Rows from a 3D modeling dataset
========

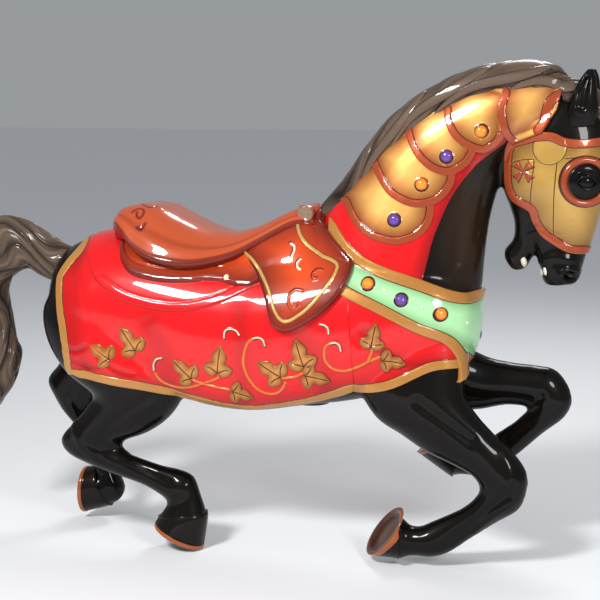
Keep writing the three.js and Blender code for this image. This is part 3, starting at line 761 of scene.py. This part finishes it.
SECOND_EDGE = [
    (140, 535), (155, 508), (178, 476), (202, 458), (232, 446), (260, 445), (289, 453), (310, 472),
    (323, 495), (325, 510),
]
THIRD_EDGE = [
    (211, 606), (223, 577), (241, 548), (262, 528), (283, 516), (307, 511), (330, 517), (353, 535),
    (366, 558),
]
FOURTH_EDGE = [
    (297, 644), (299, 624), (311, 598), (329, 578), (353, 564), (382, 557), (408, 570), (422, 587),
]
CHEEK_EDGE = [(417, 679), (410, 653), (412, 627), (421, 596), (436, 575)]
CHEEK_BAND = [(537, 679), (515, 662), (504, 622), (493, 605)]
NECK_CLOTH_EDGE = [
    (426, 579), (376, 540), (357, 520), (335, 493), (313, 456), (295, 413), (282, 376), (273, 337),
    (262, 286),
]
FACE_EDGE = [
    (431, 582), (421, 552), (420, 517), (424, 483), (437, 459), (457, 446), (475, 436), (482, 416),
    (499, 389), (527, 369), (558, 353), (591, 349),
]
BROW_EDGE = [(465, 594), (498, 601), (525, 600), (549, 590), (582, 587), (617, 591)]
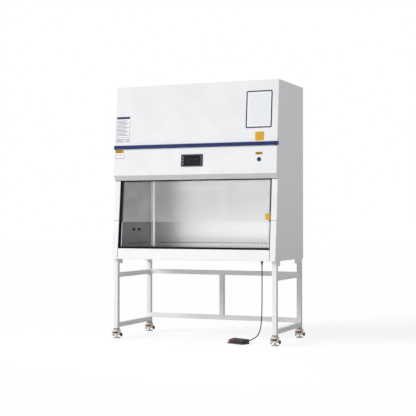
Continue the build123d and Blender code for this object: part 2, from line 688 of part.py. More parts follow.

========

■ The request:
All entries must be repeated verbatim.

■ Solution for this exercise:
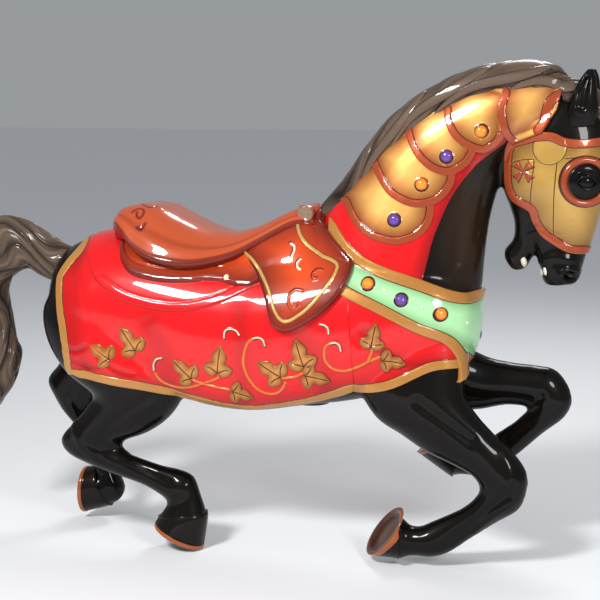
Keep writing the three.js and Blender code for this image. This is part 3, starting at line 761 of scene.py. This part finishes it.
SECOND_EDGE = [
    (140, 535), (155, 508), (178, 476), (202, 458), (232, 446), (260, 445), (289, 453), (310, 472),
    (323, 495), (325, 510),
]
THIRD_EDGE = [
    (211, 606), (223, 577), (241, 548), (262, 528), (283, 516), (307, 511), (330, 517), (353, 535),
    (366, 558),
]
FOURTH_EDGE = [
    (297, 644), (299, 624), (311, 598), (329, 578), (353, 564), (382, 557), (408, 570), (422, 587),
]
CHEEK_EDGE = [(417, 679), (410, 653), (412, 627), (421, 596), (436, 575)]
CHEEK_BAND = [(537, 679), (515, 662), (504, 622), (493, 605)]
NECK_CLOTH_EDGE = [
    (426, 579), (376, 540), (357, 520), (335, 493), (313, 456), (295, 413), (282, 376), (273, 337),
    (262, 286),
]
FACE_EDGE = [
    (431, 582), (421, 552), (420, 517), (424, 483), (437, 459), (457, 446), (475, 436), (482, 416),
    (499, 389), (527, 369), (558, 353), (591, 349),
]
BROW_EDGE = [(465, 594), (498, 601), (525, 600), (549, 590), (582, 587), (617, 591)]
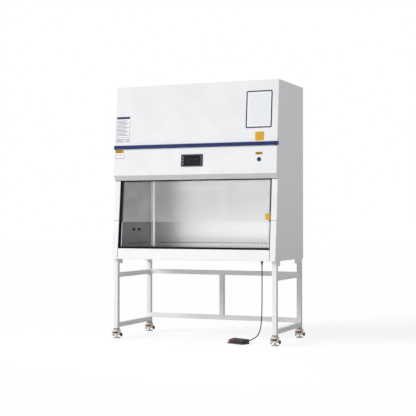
Continue the build123d and Blender code for this object: part 2, from line 688 of part.py. More parts follow.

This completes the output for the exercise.